(EXERCISE GOAL)
Take the data below and copy exactly the lines starting at the one with "Turn this picture" and finishing at the one with "with twenty-four chains.", both included.

(RECORD EXTRACTS)
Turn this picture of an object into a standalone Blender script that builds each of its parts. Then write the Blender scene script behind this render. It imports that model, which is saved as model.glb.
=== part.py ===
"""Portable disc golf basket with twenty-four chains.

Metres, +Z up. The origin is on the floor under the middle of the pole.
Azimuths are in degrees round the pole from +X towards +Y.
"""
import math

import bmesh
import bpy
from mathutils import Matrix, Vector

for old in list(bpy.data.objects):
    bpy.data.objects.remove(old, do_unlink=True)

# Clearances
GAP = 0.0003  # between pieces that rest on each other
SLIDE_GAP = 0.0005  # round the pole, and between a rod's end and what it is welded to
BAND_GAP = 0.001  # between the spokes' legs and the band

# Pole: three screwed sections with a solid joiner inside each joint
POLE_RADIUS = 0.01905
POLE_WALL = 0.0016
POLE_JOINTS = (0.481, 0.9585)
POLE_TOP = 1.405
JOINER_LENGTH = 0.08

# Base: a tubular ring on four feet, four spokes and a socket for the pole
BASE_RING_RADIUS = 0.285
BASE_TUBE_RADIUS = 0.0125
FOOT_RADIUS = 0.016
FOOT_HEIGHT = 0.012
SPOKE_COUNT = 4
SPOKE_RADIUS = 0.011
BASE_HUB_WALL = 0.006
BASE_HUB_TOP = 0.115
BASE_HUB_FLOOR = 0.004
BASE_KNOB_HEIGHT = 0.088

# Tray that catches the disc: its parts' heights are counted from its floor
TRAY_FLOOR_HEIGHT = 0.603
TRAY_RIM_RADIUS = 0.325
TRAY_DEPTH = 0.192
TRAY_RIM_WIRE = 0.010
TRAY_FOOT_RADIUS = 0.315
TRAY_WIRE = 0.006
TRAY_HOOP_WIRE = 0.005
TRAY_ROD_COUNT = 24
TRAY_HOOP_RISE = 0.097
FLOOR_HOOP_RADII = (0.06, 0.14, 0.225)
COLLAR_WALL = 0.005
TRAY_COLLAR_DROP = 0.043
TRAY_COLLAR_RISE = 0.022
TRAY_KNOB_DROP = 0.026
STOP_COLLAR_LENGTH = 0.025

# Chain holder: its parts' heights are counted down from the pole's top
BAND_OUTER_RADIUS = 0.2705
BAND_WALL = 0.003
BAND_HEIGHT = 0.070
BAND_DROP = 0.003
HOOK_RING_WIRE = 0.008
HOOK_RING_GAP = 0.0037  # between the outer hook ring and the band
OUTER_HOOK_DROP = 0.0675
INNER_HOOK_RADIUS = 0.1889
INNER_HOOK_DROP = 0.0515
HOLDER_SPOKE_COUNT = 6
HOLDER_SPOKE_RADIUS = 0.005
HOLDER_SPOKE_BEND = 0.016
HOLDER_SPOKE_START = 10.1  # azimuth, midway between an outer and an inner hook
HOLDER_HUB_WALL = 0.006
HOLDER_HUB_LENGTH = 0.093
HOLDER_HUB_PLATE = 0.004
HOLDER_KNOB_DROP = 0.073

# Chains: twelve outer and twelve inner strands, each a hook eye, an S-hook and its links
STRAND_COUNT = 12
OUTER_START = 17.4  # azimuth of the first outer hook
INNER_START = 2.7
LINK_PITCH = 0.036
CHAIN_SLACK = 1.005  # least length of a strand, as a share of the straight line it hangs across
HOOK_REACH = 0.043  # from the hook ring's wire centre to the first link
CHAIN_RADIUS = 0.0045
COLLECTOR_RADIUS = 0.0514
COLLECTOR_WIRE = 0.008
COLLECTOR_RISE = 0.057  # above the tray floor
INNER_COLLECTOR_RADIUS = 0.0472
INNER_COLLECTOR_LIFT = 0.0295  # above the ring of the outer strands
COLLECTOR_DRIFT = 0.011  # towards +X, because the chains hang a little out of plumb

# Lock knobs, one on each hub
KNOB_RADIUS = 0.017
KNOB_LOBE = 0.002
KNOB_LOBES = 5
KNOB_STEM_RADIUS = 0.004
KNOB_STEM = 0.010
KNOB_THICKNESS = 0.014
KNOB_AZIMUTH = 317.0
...
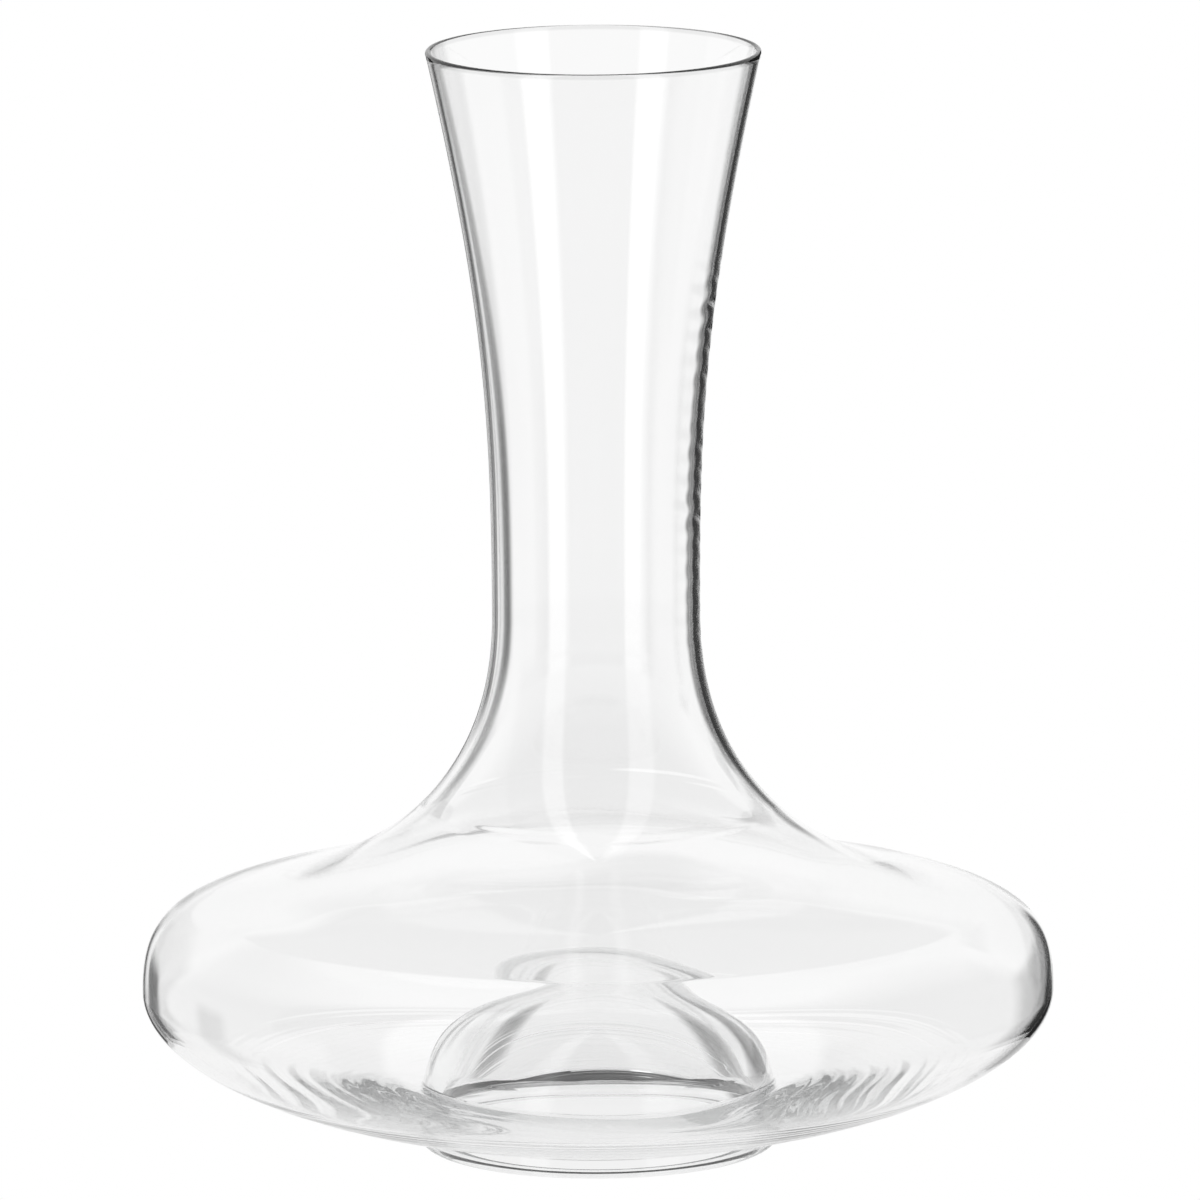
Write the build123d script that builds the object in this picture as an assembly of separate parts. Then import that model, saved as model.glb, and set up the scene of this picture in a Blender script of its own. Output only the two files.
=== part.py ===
* * *
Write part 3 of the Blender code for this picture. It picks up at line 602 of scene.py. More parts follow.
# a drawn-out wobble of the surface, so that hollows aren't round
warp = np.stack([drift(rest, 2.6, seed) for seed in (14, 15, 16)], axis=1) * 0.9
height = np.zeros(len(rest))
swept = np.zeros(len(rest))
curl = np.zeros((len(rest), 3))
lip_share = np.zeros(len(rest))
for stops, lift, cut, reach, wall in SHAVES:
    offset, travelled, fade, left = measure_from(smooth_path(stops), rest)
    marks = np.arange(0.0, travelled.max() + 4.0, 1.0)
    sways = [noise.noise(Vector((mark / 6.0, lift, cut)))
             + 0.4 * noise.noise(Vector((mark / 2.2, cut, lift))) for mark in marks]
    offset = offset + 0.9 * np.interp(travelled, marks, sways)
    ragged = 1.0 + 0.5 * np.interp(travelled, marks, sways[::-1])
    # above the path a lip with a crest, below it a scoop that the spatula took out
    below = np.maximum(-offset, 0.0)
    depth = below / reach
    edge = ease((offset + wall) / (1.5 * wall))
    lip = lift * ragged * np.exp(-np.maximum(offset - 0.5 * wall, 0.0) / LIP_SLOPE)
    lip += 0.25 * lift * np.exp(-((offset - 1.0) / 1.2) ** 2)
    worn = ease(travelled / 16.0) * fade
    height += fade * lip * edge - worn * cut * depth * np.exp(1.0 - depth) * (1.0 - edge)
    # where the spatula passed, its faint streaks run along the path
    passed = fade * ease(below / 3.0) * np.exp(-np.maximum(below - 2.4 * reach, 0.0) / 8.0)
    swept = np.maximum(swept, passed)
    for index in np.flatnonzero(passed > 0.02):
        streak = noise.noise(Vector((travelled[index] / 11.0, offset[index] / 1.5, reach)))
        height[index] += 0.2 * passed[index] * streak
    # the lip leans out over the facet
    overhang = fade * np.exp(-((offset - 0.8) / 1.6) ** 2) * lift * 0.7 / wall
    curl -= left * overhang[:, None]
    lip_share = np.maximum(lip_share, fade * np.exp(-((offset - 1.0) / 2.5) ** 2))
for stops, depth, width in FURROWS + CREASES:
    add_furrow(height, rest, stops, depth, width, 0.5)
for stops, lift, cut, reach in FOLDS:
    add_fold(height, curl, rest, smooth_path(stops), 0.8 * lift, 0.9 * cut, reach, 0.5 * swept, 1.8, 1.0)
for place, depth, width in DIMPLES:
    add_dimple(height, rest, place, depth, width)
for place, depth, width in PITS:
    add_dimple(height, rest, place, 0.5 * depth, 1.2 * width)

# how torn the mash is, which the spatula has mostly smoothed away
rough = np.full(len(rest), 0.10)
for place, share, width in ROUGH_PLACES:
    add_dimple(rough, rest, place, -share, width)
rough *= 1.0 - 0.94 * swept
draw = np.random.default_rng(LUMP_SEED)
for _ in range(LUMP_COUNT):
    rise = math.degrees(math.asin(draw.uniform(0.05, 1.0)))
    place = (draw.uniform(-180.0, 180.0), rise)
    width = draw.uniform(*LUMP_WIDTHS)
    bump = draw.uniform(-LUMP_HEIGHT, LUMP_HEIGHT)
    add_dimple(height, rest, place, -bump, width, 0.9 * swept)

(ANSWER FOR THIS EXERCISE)
Turn this picture of an object into a standalone Blender script that builds each of its parts. Then write the Blender scene script behind this render. It imports that model, which is saved as model.glb.
=== part.py ===
"""Portable disc golf basket with twenty-four chains.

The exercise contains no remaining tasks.